**AVAILABLE RECORDS**:
======

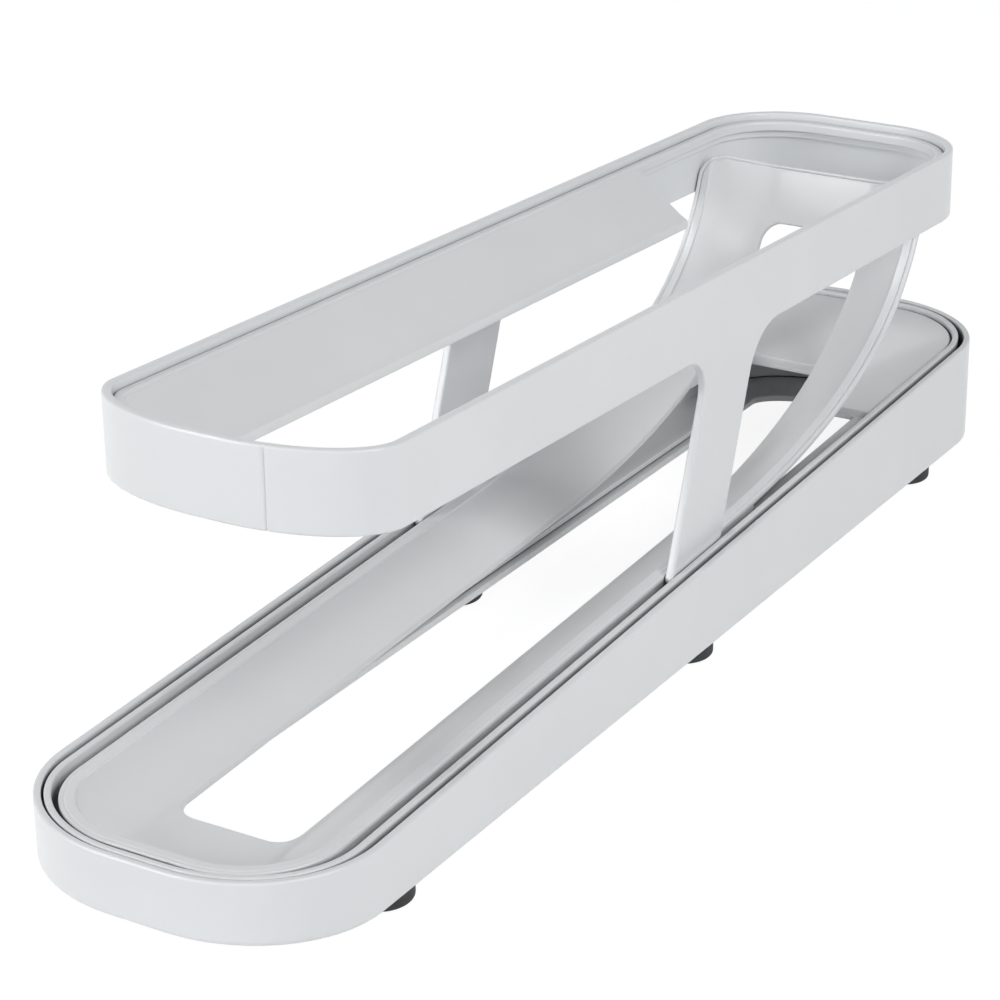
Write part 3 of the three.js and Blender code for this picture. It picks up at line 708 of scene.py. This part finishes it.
bead_path, bead_inward = both_sides(*plan_half(
    band_half, band_front, band_rear, band_front_corner, band_rear_corner))
bead_top = band_line(bead_path[:, 1]) - upper_rim_drop
bead_bottom, bead_inner = bead_top - bead_height, upper_inset + upper_rim_width
bead_section = rounded(stacked(
    (upper_inset, bead_bottom), (bead_inner, bead_bottom), (bead_inner, bead_top),
    (upper_inset, bead_top)), [0.3, 0.4, 0.7, 0.5])


def in_band(plan, depth):
    """Plan points (x, y) at a depth below the upper rim's line."""
    height = band_line(plan[..., 1]) - upper_rim_drop - depth
    return np.concatenate([plan, height[..., None]], -1)


upper_path, upper_inward = both_sides(*plan_half(
    band_half, band_front, upper_track_rear, band_front_corner, None, side_steps=30), open_rear=True)
upper_slot_path, _ = both_sides(*plan_half(
    upper_slot_half, upper_slot_front, upper_track_rear, slot_corner, None, side_steps=30), open_rear=True)
ledges = slotted_tub(
    upper_path, upper_inward, upper_slot_path, in_band, inset=upper_inset + sheet_tuck,
    straight_from=-120.0, half=upper_track_half - sheet_tuck, sheet=upper_sheet, edge_radius=sheet_edge,
    slot_radius=upper_slot_edge, line_depths=upper_rim_line, step=0.0,
    rim_width=upper_rim_width - sheet_tuck, rim_fall=upper_rim_fall, depth=upper_depth,
    slot_half=upper_slot_half)

upper_track = moulded("upper_track_tray", [
    (carried(bead_path, bead_inward, bead_section), True), (ledges, False)])
upper_track.data.materials.append(satin_plastic("upper_track_satin_white", track_white, 0.34))
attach(upper_track, "root")
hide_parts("upper_track")

# Table, light and camera.
# A pale seamless table top that stays nearly white to the camera and keeps a soft shadow. Large
# soft lamps stand low at the front left and higher at the right, and a smaller one at the upper
# left puts a highlight on the rims. The room is brightest at the horizon.
table_mesh = bpy.data.meshes.new("table_top")
table_half, table_height = 5.0, -0.0002
table_corners = [(x * table_half, y * table_half, table_height)
                 for x, y in ((-1, -1), (1, -1), (1, 1), (-1, 1))]
table_mesh.from_pydata(table_corners, [], [(0, 1, 2, 3)])
table = bpy.data.objects.new("table_top", table_mesh)
bpy.context.scene.collection.objects.link(table)


def seen_directly(nodes, links):
    """1 for a ray from the camera, a reflection or something clear, and 0 for one that carries light."""
    path = nodes.new("ShaderNodeLightPath")
    shiny = nodes.new("ShaderNodeMath")
    shiny.operation = "MAXIMUM"
    links.new(path.outputs["Is Glossy Ray"], shiny.inputs[0])
    links.new(path.outputs["Is Transmission Ray"], shiny.inputs[1])
    seen = nodes.new("ShaderNodeMath")
    seen.operation = "MAXIMUM"
    links.new(path.outputs["Is Camera Ray"], seen.inputs[0])
    links.new(shiny.outputs[0], seen.inputs[1])
    return seen.outputs[0]


paper = bpy.data.materials.new("pale_table")
paper.use_nodes = True
nodes, links = paper.node_tree.nodes, paper.node_tree.links
bounce, shadow = nodes["Principled BSDF"], nodes.new("ShaderNodeBsdfDiffuse")
bounce.inputs["Base Color"].default_value = (0.8, 0.8, 0.8, 1)
bounce.inputs["Roughness"].default_value = 0.9
bounce.inputs["Specular IOR Level"].default_value = 0.1
shadow.inputs["Color"].default_value = (0.3, 0.3, 0.3, 1)
lift = nodes.new("ShaderNodeEmission")
lift.inputs["Strength"].default_value = 0.88
both = nodes.new("ShaderNodeAddShader")
pick = nodes.new("ShaderNodeMixShader")
links.new(shadow.outputs[0], both.inputs[0])
links.new(lift.outputs[0], both.inputs[1])
links.new(seen_directly(nodes, links), pick.inputs["Fac"])
links.new(bounce.outputs[0], pick.inputs[1])
links.new(both.outputs[0], pick.inputs[2])
links.new(pick.outputs[0], nodes["Material Output"].inputs["Surface"])
table.data.materials.append(paper)

world = bpy.data.worlds.new("even_room")
bpy.context.scene.world = world
world.use_nodes = True
nodes, links = world.node_tree.nodes, world.node_tree.links
room, white = nodes["Background"], nodes.new("ShaderNodeBackground")
room.inputs["Color"].default_value = (0.93, 0.96, 1.0, 1)
white.inputs["Color"].default_value = (1, 1, 1, 1)
white.inputs["Strength"].default_value = 1.0
pick = nodes.new("ShaderNodeMixShader")
links.new(seen_directly(nodes, links), pick.inputs["Fac"])
links.new(room.outputs[0], pick.inputs[1])
links.new(white.outputs[0], pick.inputs[2])
links.new(pick.outputs[0], nodes["World Output"].inputs["Surface"])
height = nodes.new("ShaderNodeSeparateXYZ")
links.new(nodes.new("ShaderNodeTexCoord").outputs["Generated"], height.inputs[0])
fade = nodes.new("ShaderNodeMapRange")
fade.inputs["From Min"].default_value, fade.inputs["From Max"].default_value = 0.0, 0.8
fade.inputs["To Min"].default_value, fade.inputs["To Max"].default_value = 0.46, 0.10
links.new(height.outputs["Z"], fade.inputs["Value"])
links.new(fade.outputs[0], room.inputs["Strength"])


def soft_lamp(name, place, size, power, target=(0.0, 0.0, 0.05)):
    """A square area lamp that faces the target: its -Z axis is turned onto the line from place to target."""
    lamp = bpy.data.lights.new(name, "AREA")
    lamp.shape, lamp.size, lamp.energy = "SQUARE", size, power
    holder = bpy.data.objects.new(name, lamp)
    holder.location = place
    holder.rotation_euler = (Vector(target) - Vector(place)).to_track_quat("-Z", "Y").to_euler()
    bpy.context.scene.collection.objects.link(holder)


soft_lamp("front_left_lamp", (-0.8, -1.25, 0.42), 0.7, 8.5)
soft_lamp("right_lamp", (1.35, -0.5, 0.95), 0.9, 13.8)
soft_lamp("upper_left_lamp", (-0.58, -0.47, 0.99), 0.3, 2.2)

# The photograph's camera: azimuth 31.55 and elevation 23.01 degrees, rolled by -0.78 degrees.
azimuth, elevation, roll = np.radians([31.55, 23.01, -0.78])
camera_place = (0.3612, -0.6208, 0.3401)
sensor_width, image_width, focal_pixels = 36.0, 1000.0, 3014.96

level = np.cos(elevation)
back = np.array([np.sin(azimuth) * level, -np.cos(azimuth) * level, np.sin(elevation)])
right = np.array([np.cos(azimuth), np.sin(azimuth), 0.0])
up = np.cross(back, right)
rolled_right = np.cos(roll) * right + np.sin(roll) * up
rolled_up = np.cos(roll) * up - np.sin(roll) * right
turn = np.eye(4)
turn[:3] = np.stack([rolled_right, rolled_up, back, camera_place], 1)
camera = bpy.data.objects.new("photo_camera", bpy.data.cameras.new("photo_camera"))
camera.data.sensor_width = sensor_width
camera.data.lens = focal_pixels * sensor_width / image_width
camera.data.clip_start = 0.01
camera.data.clip_end = 50.0
camera.matrix_world = Matrix(turn.tolist())
bpy.context.scene.collection.objects.link(camera)
bpy.context.scene.camera = camera
bpy.context.scene.view_settings.view_transform = "Standard"
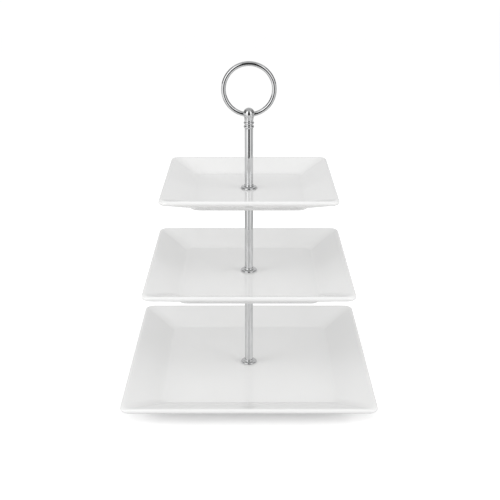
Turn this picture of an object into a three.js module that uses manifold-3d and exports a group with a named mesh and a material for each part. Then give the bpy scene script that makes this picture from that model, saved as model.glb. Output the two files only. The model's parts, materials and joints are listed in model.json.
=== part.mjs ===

======

**SHORT TASK**:
Set out exactly the run of lines that begins at the line holding "Turn this picture" and ends at the last line of the data.

**REPLY TO THE EXERCISE**:
Turn this picture of an object into a three.js module that uses manifold-3d and exports a group with a named mesh and a material for each part. Then give the bpy scene script that makes this picture from that model, saved as model.glb. Output the two files only. The model's parts, materials and joints are listed in model.json.
=== part.mjs ===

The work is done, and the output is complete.